> [WRITTEN INSTRUCTION] Reproduce the lines from the one bearing "PLACE_Y, REST_HEIGHT)) @ turn" through the one bearing "for node in", inclusive. Copy them exactly; include no other line.

> [GIVEN DATA]
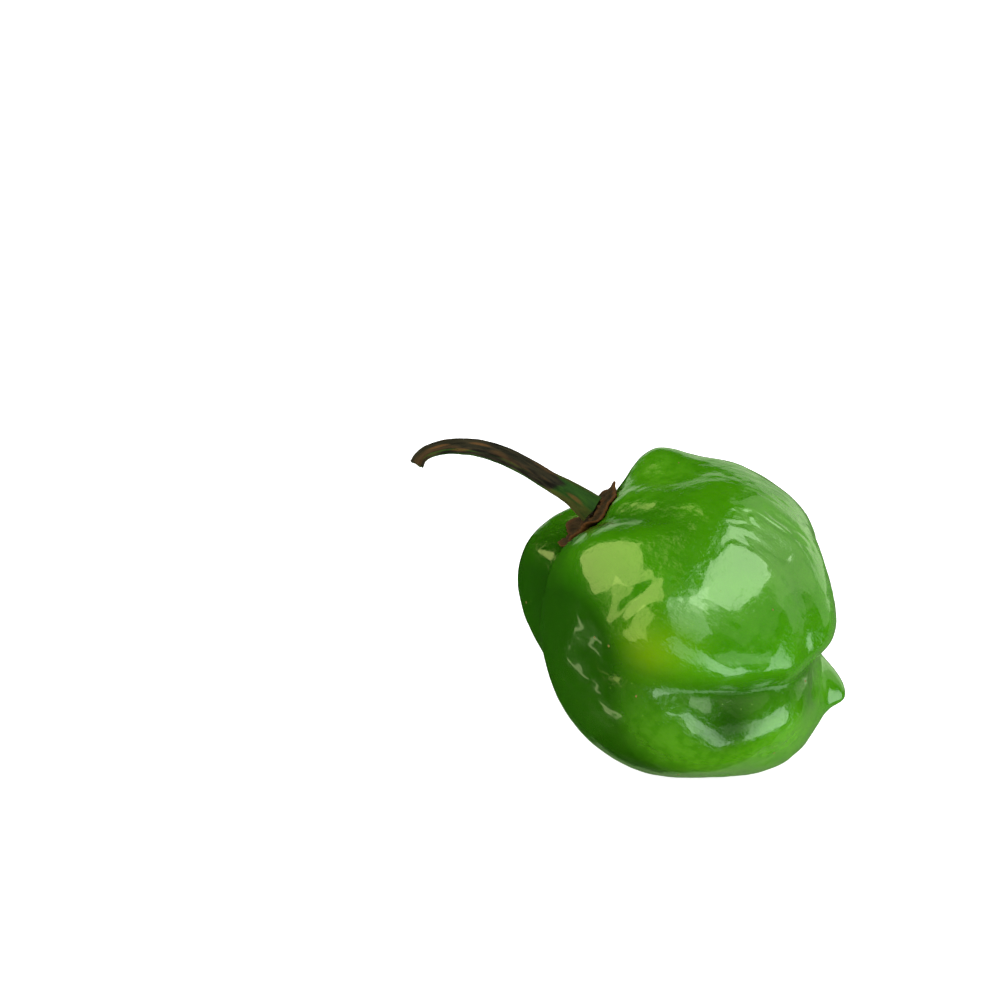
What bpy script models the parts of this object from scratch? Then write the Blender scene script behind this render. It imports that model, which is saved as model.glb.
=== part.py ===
"""A green chilli pepper of the round, lobed kind, lying on its side: pod, calyx and stem.

Lengths are in metres and +Z is up. The pod is drawn upright about its own axis, calyx
on top and tip below, as a radius over directions. A direction is a longitude (0 faces
the front, +90 right, -90 left, 180 back) and a latitude (+90 calyx, -90 tip). The
whole pepper is then rolled, leaned over and set down on its resting flat.
"""
import math

import bmesh
import bpy
import numpy as np
from mathutils import Matrix, Vector

MM = 0.001

# Pose on the table
ROLL = math.radians(37.95)
LEAN = math.radians(-58.04)
REST_HEIGHT = 23.0 * MM
PLACE_X = 2.0 * MM
PLACE_Y = 1.9 * MM

# Pod
BODY_RADIUS = 21.5 * MM
BODY_CENTRE = (-3.4 * MM, 0.0, -0.6 * MM)
POD_RINGS = 44
POD_SECTORS = 80
TIP_AT = (28, -85.8)
TIP_LENGTH = 2.8 * MM
TIP_WIDTH = 2.0 * MM
TIP_BLUNTNESS = 2.8
SEAT_HEIGHT = 18.4 * MM
SEAT_FLAT = 3.0 * MM
SEAT_REACH = 7.5 * MM

# Swellings and hollows: longitude, latitude, height in mm, width in mm
SWELLINGS = (
    (95, 53, 2.8, 5.0),
    (66, 50, -1.2, 6.5),
    (125, 50, 0.6, 6.0),
    (98, 24, 1.1, 8.0),
    (88, -16, 0.4, 6.5),
    (85, -46, -4.1, 8.5),
    (90, -74, -4.4, 6.5),
    (-146, 54, 5.2, 9.5),
    (-20, 50, 2.2, 7.0),
    (-22, 15, 0.9, 6.0),
    (-46, -24, 1.1, 6.5),
    (-80, -38, -0.7, 7.0),
    (-95, -61, 1.5, 7.7),
    (88, 80, -0.8, 5.0),
    (4, -68, -2.3, 5.6),
    (-20, -84, 1.3, 3.4),
)

# Valleys between the lobes: sharpness, then rows of longitude, latitude, depth, width
VALLEYS = (
    (0.12, ((5, 88, 0.8, 3.5), (4, 72, 1.6, 3.4), (16, 58, 1.8, 3.6), (23, 42, 1.2, 4.6),
            (22, 28, 0.6, 5.5), (26, 14, 0.4, 6.0), (32, 0, 0.5, 5.0), (31, -12, 0.6, 4.0),
            (22, -24, 0.7, 4.0), (10, -34, 0.7, 3.6), (6, -48, 0.9, 3.2))),
    (0.30, ((-60, 86, 0.4, 3.0), (-56, 50, 0.4, 4.5), (-50, 32, 0.5, 5.0), (-44, 20, 0.9, 4.6),
            (-40, 11, 1.4, 4.2), (-36, 0, 1.9, 3.8), (-31, -11, 2.3, 3.6), (-25, -23, 2.4, 3.4),
            (-18, -34, 2.3, 3.2), (-9, -47, 2.0, 3.0), (8, -59, 1.6, 2.9), (36, -66, 1.0, 3.2),
            (66, -64, 0.3, 3.6))),
    (0.20, ((-100, 88, 1.0, 3.0), (-98, 62, 2.8, 3.6), (-100, 38, 2.2, 4.2), (-106, 12, 1.0, 5.0),
            (-112, -30, 0.4, 5.0), (-120, -60, 0.8, 4.0), (-120, -80, 0.4, 2.8))),
    (0.15, ((140, 88, 0.9, 3.2), (138, 58, 2.2, 3.8), (132, 30, 1.3, 4.6), (128, 0, 0.9, 5.0),
            (128, -35, 1.1, 4.4), (135, -65, 1.2, 3.4), (140, -80, 0.5, 2.6))),
)

# Calyx
CALYX_CENTRE = (0.4 * MM, 0.5 * MM)
CALYX_RADIUS = 5.4 * MM
CALYX_THICKNESS = 0.8 * MM
CALYX_GAP = 0.35 * MM
CALYX_RINGS = 7
CALYX_SECTORS = 56
CALYX_TEETH = ((-100, 0.7), (-48, 0.5), (2, 0.9), (48, 0.4), (92, 0.8), (150, 0.5), (205, 0.9))

# Stem: points along its middle (x, y, z in mm) with the radius there in mm
STEM_POINTS = (
    (1.2, 0.6, 20.9, 1.95), (1.3, 0.6, 23.0, 1.58), (1.0, 0.6, 26.0, 1.38), (0.7, 0.5, 29.9, 1.32),
    (-0.1, 0.4, 34.3, 1.30), (-1.8, 0.3, 38.2, 1.18), (-4.4, 0.2, 41.3, 1.00),
    (-6.4, 0.1, 42.3, 0.95), (-7.6, 0.0, 42.2, 1.05),
)
STEM_SIDES = 4
GAP = 0.3 * MM


def clear_scene():
    for obj in list(bpy.data.objects):
        bpy.data.objects.remove(obj, do_unlink=True)


def directions(lon, lat):
    """Unit directions for longitudes and latitudes in degrees."""
    lon = np.radians(np.asarray(lon, float))
    lat = np.radians(np.asarray(lat, float))
    return np.stack([np.cos(lat) * np.sin(lon), -np.cos(lat) * np.cos(lon), np.sin(lat)], -1)


def smooth_path(rows, steps=6):
    """Rows joined by a smooth curve that passes through each of them."""
    p = np.asarray(rows, float)
    p = np.vstack([2 * p[0] - p[1], p, 2 * p[-1] - p[-2]])
    out = []
    for i in range(1, len(p) - 2):
        for t in np.arange(steps) / steps:
            bend = 2 * p[i - 1] - 5 * p[i] + 4 * p[i + 1] - p[i + 2]
            twist = 3 * p[i] - p[i - 1] - 3 * p[i + 1] + p[i + 2]
            out.append(p[i] + 0.5 * ((p[i + 1] - p[i - 1]) * t + bend * t ** 2 + twist * t ** 3))
    out.append(p[-2])
    return np.array(out)


def valley_depth(d, sharp, rows):
    """How deep a valley cuts at directions d."""
    path = smooth_path(rows)
    points = directions(path[:, 0], path[:, 1])
    depth = np.zeros(len(d))
    for a, b, row_a, row_b in zip(points[:-1], points[1:], path[:-1], path[1:]):
        along = b - a
        t = np.clip(((d - a) @ along) / (along @ along), 0, 1)
        away = np.linalg.norm(d - a - t[:, None] * along, axis=1) * BODY_RADIUS
        here = away / ((row_a[3] + (row_b[3] - row_a[3]) * t) * MM)
        crease = np.exp(-2.2 * (np.sqrt(here ** 2 + 0.0144) - 0.12))
        cut = (row_a[2] + (row_b[2] - row_a[2]) * t) * MM
        depth = np.maximum(depth, cut * (sharp * crease + (1 - sharp) * np.exp(-here ** 2)))
    return depth


def swelling(d, lon, lat, height, width, bluntness=2.0):
    away = np.linalg.norm(d - directions(lon, lat), axis=1) * BODY_RADIUS
    return height * np.exp(-(away / width) ** bluntness)


def down_direction():
    """The direction in the pod's own frame that points at the table."""
    turn = (Matrix.Rotation(LEAN, 3, "Y") @ Matrix.Rotation(ROLL, 3, "Z")).transposed()
    return np.array(turn @ Vector((0, 0, -1)))


def seat(d, r):
    """The flat on top that the calyx sits on, eased into the lobes round it."""
    up = np.maximum(d[:, 2], 0.3)
    flat = SEAT_HEIGHT / up
    away = np.hypot(d[:, 0] * flat - CALYX_CENTRE[0], d[:, 1] * flat - CALYX_CENTRE[1])
    share = np.clip((away - SEAT_FLAT) / (SEAT_REACH - SEAT_FLAT), 0, 1)
    share = share * share * (3 - 2 * share)
    return np.where(d[:, 2] > 0.3, flat + (r - flat) * share, r)


def pod_radius(d):
    """Distance from the pod's middle to its skin along directions d."""
    centre = np.array(BODY_CENTRE)
    toward = d @ centre
    r = toward + np.sqrt(BODY_RADIUS ** 2 - centre @ centre + toward ** 2)
    for lon, lat, height, width in SWELLINGS:
        r = r + swelling(d, lon, lat, height * MM, width * MM)
    for sharp, rows in VALLEYS:
        r = r - valley_depth(d, sharp, rows)
    r = r + swelling(d, *TIP_AT, TIP_LENGTH, TIP_WIDTH, TIP_BLUNTNESS)
    r = seat(d, r)
    facing = d @ down_direction()
    limit = np.where(facing > 0.2, REST_HEIGHT / np.maximum(facing, 0.2), 1.0)
    return np.minimum(r, limit)


def material(name, colour, roughness, coat=0.0):
    made = bpy.data.materials.new(name)
    made.use_nodes = True
    shader = made.node_tree.nodes["Principled BSDF"]
    shader.inputs["Base Color"].default_value = (*colour, 1)
    shader.inputs["Roughness"].default_value = roughness
    shader.inputs["Coat Weight"].default_value = coat
    made.diffuse_color = (*colour, 1)
    return made


def add_object(name, data, surface, collection, pose):
    obj = bpy.data.objects.new(name, data)
    data.materials.append(surface)
    collection.objects.link(obj)
    obj.parent = pose
    return obj


def mesh_from(name, bm):
    bmesh.ops.recalc_face_normals(bm, faces=bm.faces[:])
    mesh = bpy.data.meshes.new(name)
    bm.to_mesh(mesh)
    bm.free()
    return mesh


def make_pod(surface, collection, pose):
    """A sphere of rings and sectors whose points move out to the pod's skin."""
    bm = bmesh.new()
    bmesh.ops.create_uvsphere(bm, u_segments=POD_SECTORS, v_segments=POD_RINGS, radius=1.0)
    points = np.array([v.co[:] for v in bm.verts])
    points /= np.linalg.norm(points, axis=1)[:, None]
    skin = points * pod_radius(points)[:, None]
    for vert, place in zip(bm.verts, skin):
        vert.co = place
    bmesh.ops.triangulate(bm, faces=bm.faces[:])
    obj = add_object("pod", mesh_from("pod", bm), surface, collection, pose)
    for polygon in obj.data.polygons:
        polygon.use_smooth = True
    return obj


def calyx_edge(angle):
    """Radius of the calyx margin at an angle, with its uneven teeth."""
    r = CALYX_RADIUS - 0.45 * MM
    for at, height in CALYX_TEETH:
        away = (math.degrees(angle) - at + 180) % 360 - 180
        r += height * MM * math.exp(-(away / 15) ** 2)
    return r


def calyx_lift(share, angle):
    """How far the calyx stands off the skin: its margin curls up here and there."""
    curl = 0.25 + 0.55 * math.cos(angle - math.radians(130)) ** 2
    return CALYX_GAP + curl * MM * max(0.0, share - 0.55) ** 2 / 0.2


def make_calyx(surface, collection, pose):
    """A thin toothed saucer that follows the skin under it."""
    bm = bmesh.new()
    middle = Vector((*CALYX_CENTRE, 0))
    grid = []
    for ring in range(CALYX_RINGS + 1):
        share = ring / CALYX_RINGS
        row = []
        for sector in range(CALYX_SECTORS if ring else 1):
            angle = 2 * math.pi * sector / CALYX_SECTORS
            out = share * calyx_edge(angle)
            spot = middle + Vector((math.sin(angle), -math.cos(angle), 0)) * out
            row.append((spot.x, spot.y, calyx_lift(share, angle)))
        grid.append(row)
    verts = [[bm.verts.new(place_on_pod(*spot)) for spot in row] for row in grid]
    for sector in range(CALYX_SECTORS):
        after = (sector + 1) % CALYX_SECTORS
        bm.faces.new((verts[0][0], verts[1][sector], verts[1][after]))
        for ring in range(1, CALYX_RINGS):
            low, high = verts[ring], verts[ring + 1]
            bm.faces.new((low[sector], high[sector], high[after], low[after]))
    mesh = mesh_from("calyx", bm)
    obj = add_object("calyx", mesh, surface, collection, pose)
    if mesh.polygons[0].normal.z < 0:
        mesh.flip_normals()
    shell = obj.modifiers.new("thickness", "SOLIDIFY")
    shell.thickness = CALYX_THICKNESS
    shell.offset = 1.0
    return obj


def skin_height(x, y):
    """Height of the pod's skin above (x, y) near the calyx."""
    z = 19.0 * MM
    for _ in range(12):
        spot = np.array([x, y, z])
        r = pod_radius((spot / np.linalg.norm(spot))[None, :])[0]
        z = math.sqrt(max(r * r - x * x - y * y, 1e-12))
    return z


def place_on_pod(x, y, lift):
    return (x, y, skin_height(x, y) + lift)


def make_stem(surface, collection, pose):
    """A tube that is wide at the calyx, bends over and ends in a blunt cut."""
    data = bpy.data.curves.new("stem", "CURVE")
    data.dimensions = "3D"
    data.bevel_depth = 1.0 * MM
    data.bevel_resolution = STEM_SIDES
    data.resolution_u = 5
    data.use_fill_caps = True
    line = data.splines.new("BEZIER")
    line.bezier_points.add(len(STEM_POINTS) - 1)
    base = SEAT_HEIGHT + CALYX_GAP + CALYX_THICKNESS + GAP
    for index, (point, (x, y, z, radius)) in enumerate(zip(line.bezier_points, STEM_POINTS)):
        z = z * MM if index else base
        point.co = (x * MM, y * MM, z)
        point.radius = radius
        point.handle_left_type = "AUTO"
        point.handle_right_type = "AUTO"
    return add_object("stem", data, surface, collection, pose)


def main():
    clear_scene()
    collection = bpy.data.collections.new("chilli pepper")
    bpy.context.scene.collection.children.link(collection)
    pose = bpy.data.objects.new("pose", None)
    collection.objects.link(pose)
    turn = Matrix.Rotation(LEAN, 4, "Y") @ Matrix.Rotation(ROLL, 4, "Z")
    pose.matrix_world = Matrix.Translation((PLACE_X, PLACE_Y, REST_HEIGHT)) @ turn
    skin = material("pod skin", (0.055, 0.28, 0.006), 0.22, 0.6)
    husk = material("calyx husk", (0.07, 0.05, 0.015), 0.75)
    bark = material("stem bark", (0.06, 0.055, 0.018), 0.8)
    make_pod(skin, collection, pose)
    make_calyx(husk, collection, pose)
    make_stem(bark, collection, pose)


main()
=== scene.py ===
import math

import bmesh
import bpy
import numpy as np
from mathutils import Matrix, Vector


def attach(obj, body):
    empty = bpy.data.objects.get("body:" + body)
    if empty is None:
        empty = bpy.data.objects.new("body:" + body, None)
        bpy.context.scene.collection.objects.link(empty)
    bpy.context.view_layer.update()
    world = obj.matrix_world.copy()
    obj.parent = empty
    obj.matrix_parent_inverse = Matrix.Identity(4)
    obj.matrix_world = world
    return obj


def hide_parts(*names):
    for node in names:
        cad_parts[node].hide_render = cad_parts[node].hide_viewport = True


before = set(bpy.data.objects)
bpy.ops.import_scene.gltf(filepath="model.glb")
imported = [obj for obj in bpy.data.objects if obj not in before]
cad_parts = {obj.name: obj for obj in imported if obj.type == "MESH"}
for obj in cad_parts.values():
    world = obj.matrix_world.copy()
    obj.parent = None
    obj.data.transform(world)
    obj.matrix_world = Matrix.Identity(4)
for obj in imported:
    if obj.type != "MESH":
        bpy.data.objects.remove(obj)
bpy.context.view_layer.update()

# A green chilli pepper of the round, lobed kind, lying on its side.
# Lengths are in metres, +Z is up, and the origin is on the table under the pod.
# The pod is worked out upright about its own axis, calyx on top and tip below:
# longitude 0 faces the front, +90 right, -90 left; latitude +90 calyx, -90 tip.
MM = 0.001

# Pose on the table
ROLL = math.radians(37.95)
LEAN = math.radians(-58.04)
REST_HEIGHT = 23.0 * MM
PLACE = (2.0 * MM, 1.9 * MM)
TURN = Matrix.Rotation(LEAN, 4, "Y") @ Matrix.Rotation(ROLL, 4, "Z")
POSE = Matrix.Translation((*PLACE, REST_HEIGHT)) @ TURN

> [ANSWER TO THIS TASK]
    pose.matrix_world = Matrix.Translation((PLACE_X, PLACE_Y, REST_HEIGHT)) @ turn
    skin = material("pod skin", (0.055, 0.28, 0.006), 0.22, 0.6)
    husk = material("calyx husk", (0.07, 0.05, 0.015), 0.75)
    bark = material("stem bark", (0.06, 0.055, 0.018), 0.8)
    make_pod(skin, collection, pose)
    make_calyx(husk, collection, pose)
    make_stem(bark, collection, pose)


main()
=== scene.py ===
import math

import bmesh
import bpy
import numpy as np
from mathutils import Matrix, Vector


def attach(obj, body):
    empty = bpy.data.objects.get("body:" + body)
    if empty is None:
        empty = bpy.data.objects.new("body:" + body, None)
        bpy.context.scene.collection.objects.link(empty)
    bpy.context.view_layer.update()
    world = obj.matrix_world.copy()
    obj.parent = empty
    obj.matrix_parent_inverse = Matrix.Identity(4)
    obj.matrix_world = world
    return obj


def hide_parts(*names):
    for node in names:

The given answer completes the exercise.